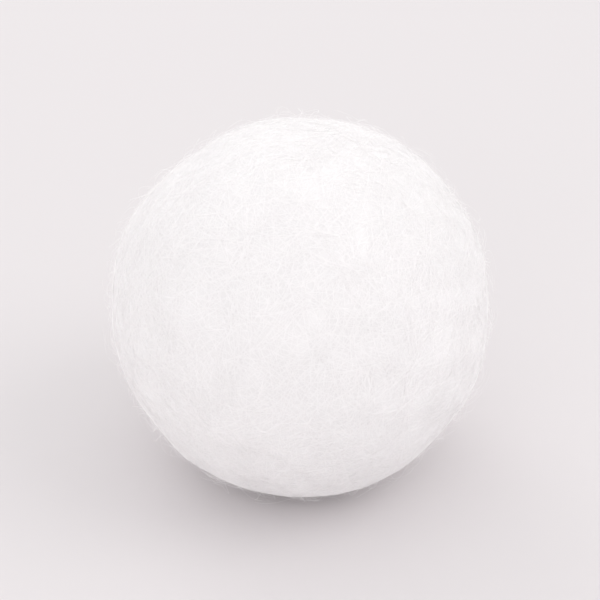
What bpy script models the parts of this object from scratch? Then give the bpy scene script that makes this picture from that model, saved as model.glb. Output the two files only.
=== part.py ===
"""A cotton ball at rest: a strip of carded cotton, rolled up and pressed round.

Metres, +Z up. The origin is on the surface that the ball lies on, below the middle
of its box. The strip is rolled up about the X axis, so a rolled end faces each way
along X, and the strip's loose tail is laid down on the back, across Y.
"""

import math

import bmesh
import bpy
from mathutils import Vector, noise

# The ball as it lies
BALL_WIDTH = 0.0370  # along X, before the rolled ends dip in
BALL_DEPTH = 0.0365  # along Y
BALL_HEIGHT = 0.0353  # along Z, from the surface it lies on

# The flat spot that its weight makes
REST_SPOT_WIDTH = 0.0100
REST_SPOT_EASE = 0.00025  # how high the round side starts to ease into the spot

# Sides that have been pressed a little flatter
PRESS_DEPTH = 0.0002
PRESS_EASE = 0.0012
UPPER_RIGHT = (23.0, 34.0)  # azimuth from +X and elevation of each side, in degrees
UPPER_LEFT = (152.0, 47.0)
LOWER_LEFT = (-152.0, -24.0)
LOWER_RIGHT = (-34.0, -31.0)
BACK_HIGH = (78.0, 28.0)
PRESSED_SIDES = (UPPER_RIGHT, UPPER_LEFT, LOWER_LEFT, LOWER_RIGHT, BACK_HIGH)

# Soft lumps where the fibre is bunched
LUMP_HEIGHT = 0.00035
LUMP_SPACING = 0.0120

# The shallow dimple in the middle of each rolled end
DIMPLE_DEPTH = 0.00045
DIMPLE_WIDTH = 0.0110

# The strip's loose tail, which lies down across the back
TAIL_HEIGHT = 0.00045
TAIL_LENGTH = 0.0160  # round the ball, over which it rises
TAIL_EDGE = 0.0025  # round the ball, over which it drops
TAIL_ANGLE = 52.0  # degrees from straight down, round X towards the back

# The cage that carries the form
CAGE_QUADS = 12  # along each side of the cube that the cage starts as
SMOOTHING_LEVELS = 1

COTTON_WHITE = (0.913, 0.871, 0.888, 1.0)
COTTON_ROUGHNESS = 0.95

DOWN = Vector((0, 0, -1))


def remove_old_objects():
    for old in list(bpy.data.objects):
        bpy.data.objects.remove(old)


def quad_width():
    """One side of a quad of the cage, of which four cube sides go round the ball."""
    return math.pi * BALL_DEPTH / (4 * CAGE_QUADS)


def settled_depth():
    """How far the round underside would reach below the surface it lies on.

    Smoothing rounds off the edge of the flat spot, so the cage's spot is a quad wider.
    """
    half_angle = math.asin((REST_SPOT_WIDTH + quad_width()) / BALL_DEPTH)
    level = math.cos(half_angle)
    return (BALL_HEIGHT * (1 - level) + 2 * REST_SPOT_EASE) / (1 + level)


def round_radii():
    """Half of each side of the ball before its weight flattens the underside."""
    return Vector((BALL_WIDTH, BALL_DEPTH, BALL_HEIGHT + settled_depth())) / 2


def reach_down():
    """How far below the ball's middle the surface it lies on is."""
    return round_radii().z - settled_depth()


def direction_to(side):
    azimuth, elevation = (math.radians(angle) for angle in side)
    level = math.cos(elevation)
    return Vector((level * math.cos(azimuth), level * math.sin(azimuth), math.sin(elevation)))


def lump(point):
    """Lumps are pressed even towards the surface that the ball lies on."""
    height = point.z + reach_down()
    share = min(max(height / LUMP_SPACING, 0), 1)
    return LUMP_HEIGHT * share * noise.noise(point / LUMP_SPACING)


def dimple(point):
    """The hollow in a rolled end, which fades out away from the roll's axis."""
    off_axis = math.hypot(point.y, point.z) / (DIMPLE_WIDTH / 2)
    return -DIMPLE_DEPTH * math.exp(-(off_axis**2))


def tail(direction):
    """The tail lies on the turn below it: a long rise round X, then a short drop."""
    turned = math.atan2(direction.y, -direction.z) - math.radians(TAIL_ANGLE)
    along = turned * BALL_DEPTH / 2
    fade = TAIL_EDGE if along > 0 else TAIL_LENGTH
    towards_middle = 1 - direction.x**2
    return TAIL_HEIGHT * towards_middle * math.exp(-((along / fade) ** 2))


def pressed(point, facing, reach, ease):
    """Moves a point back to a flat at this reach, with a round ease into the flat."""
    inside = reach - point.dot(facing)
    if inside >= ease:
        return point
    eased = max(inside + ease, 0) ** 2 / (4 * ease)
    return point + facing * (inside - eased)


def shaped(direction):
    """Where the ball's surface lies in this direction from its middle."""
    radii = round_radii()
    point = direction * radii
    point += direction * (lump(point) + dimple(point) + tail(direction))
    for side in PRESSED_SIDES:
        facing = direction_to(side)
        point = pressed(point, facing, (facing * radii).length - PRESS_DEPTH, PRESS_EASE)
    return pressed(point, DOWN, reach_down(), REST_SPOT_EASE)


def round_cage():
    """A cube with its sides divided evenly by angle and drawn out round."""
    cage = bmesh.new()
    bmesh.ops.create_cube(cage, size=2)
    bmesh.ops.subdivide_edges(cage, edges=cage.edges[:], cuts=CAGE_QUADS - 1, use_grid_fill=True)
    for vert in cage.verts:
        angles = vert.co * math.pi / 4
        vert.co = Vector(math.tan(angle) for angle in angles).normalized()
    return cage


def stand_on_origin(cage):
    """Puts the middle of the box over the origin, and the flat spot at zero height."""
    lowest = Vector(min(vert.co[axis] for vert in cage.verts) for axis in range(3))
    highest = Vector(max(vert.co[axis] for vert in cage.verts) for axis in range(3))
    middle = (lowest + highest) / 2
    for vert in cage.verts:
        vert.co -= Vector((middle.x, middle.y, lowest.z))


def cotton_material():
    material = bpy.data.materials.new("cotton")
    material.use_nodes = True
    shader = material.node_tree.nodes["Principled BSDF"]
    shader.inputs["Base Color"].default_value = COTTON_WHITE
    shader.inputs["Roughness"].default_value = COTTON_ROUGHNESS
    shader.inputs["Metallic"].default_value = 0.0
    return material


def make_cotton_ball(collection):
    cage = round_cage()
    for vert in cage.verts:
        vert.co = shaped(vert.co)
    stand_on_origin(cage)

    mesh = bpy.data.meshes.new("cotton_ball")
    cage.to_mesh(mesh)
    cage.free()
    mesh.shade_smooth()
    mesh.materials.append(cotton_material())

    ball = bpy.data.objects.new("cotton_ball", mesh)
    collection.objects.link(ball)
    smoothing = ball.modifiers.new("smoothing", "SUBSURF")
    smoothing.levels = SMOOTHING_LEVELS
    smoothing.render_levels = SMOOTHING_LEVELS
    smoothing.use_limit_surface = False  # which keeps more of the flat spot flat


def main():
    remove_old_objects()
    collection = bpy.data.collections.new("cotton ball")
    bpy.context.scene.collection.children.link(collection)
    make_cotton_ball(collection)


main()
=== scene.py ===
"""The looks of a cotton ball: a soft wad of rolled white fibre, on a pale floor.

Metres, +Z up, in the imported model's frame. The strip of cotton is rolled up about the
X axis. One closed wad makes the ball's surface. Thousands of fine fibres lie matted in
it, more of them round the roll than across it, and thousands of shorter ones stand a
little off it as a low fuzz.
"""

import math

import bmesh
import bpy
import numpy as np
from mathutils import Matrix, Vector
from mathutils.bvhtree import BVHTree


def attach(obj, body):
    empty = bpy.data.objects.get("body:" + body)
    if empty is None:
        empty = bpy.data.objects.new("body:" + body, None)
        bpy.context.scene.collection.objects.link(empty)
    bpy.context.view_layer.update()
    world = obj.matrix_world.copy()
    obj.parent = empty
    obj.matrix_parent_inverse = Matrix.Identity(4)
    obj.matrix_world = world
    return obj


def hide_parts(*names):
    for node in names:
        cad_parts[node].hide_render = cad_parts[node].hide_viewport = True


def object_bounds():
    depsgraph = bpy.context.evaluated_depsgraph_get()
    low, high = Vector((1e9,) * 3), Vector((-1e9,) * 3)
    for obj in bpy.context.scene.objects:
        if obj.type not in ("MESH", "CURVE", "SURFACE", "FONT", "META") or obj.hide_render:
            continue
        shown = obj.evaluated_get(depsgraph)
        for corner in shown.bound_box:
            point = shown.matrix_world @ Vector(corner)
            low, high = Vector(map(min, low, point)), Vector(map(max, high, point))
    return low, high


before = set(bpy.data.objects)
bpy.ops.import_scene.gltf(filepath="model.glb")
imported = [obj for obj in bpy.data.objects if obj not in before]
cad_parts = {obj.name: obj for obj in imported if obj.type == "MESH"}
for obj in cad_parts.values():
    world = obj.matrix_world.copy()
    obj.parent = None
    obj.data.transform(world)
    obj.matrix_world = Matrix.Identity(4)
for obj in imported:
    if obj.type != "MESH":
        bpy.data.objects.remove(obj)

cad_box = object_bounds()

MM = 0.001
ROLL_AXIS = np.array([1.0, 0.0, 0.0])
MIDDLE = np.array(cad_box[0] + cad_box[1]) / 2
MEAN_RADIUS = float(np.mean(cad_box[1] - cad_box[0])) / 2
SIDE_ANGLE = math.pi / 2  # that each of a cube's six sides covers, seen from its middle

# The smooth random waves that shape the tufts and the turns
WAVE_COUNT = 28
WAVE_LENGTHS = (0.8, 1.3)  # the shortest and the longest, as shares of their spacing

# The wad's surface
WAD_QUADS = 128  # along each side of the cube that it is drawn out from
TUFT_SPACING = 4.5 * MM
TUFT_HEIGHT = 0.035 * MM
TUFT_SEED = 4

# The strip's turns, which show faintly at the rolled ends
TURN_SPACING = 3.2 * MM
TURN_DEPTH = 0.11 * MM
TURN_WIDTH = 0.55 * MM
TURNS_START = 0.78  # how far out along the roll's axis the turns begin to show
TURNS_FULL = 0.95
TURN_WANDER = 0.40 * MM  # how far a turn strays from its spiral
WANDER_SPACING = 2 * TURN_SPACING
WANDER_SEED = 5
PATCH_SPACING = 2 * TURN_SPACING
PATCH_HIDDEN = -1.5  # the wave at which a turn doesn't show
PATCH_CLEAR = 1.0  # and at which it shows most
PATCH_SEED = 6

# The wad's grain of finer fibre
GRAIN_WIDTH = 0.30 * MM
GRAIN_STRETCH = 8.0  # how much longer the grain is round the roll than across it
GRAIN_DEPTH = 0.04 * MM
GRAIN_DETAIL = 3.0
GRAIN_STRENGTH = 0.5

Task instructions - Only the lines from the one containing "from mathutils import Matrix, Vector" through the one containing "WAVE_LENGTHS = (0.8, 1.3)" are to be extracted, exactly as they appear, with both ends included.

Solution for this exercise -
from mathutils import Matrix, Vector
from mathutils.bvhtree import BVHTree


def attach(obj, body):
    empty = bpy.data.objects.get("body:" + body)
    if empty is None:
        empty = bpy.data.objects.new("body:" + body, None)
        bpy.context.scene.collection.objects.link(empty)
    bpy.context.view_layer.update()
    world = obj.matrix_world.copy()
    obj.parent = empty
    obj.matrix_parent_inverse = Matrix.Identity(4)
    obj.matrix_world = world
    return obj


def hide_parts(*names):
    for node in names:
        cad_parts[node].hide_render = cad_parts[node].hide_viewport = True


def object_bounds():
    depsgraph = bpy.context.evaluated_depsgraph_get()
    low, high = Vector((1e9,) * 3), Vector((-1e9,) * 3)
    for obj in bpy.context.scene.objects:
        if obj.type not in ("MESH", "CURVE", "SURFACE", "FONT", "META") or obj.hide_render:
            continue
        shown = obj.evaluated_get(depsgraph)
        for corner in shown.bound_box:
            point = shown.matrix_world @ Vector(corner)
            low, high = Vector(map(min, low, point)), Vector(map(max, high, point))
    return low, high


before = set(bpy.data.objects)
bpy.ops.import_scene.gltf(filepath="model.glb")
imported = [obj for obj in bpy.data.objects if obj not in before]
cad_parts = {obj.name: obj for obj in imported if obj.type == "MESH"}
for obj in cad_parts.values():
    world = obj.matrix_world.copy()
    obj.parent = None
    obj.data.transform(world)
    obj.matrix_world = Matrix.Identity(4)
for obj in imported:
    if obj.type != "MESH":
        bpy.data.objects.remove(obj)

cad_box = object_bounds()

MM = 0.001
ROLL_AXIS = np.array([1.0, 0.0, 0.0])
MIDDLE = np.array(cad_box[0] + cad_box[1]) / 2
MEAN_RADIUS = float(np.mean(cad_box[1] - cad_box[0])) / 2
SIDE_ANGLE = math.pi / 2  # that each of a cube's six sides covers, seen from its middle

# The smooth random waves that shape the tufts and the turns
WAVE_COUNT = 28
WAVE_LENGTHS = (0.8, 1.3)  # the shortest and the longest, as shares of their spacing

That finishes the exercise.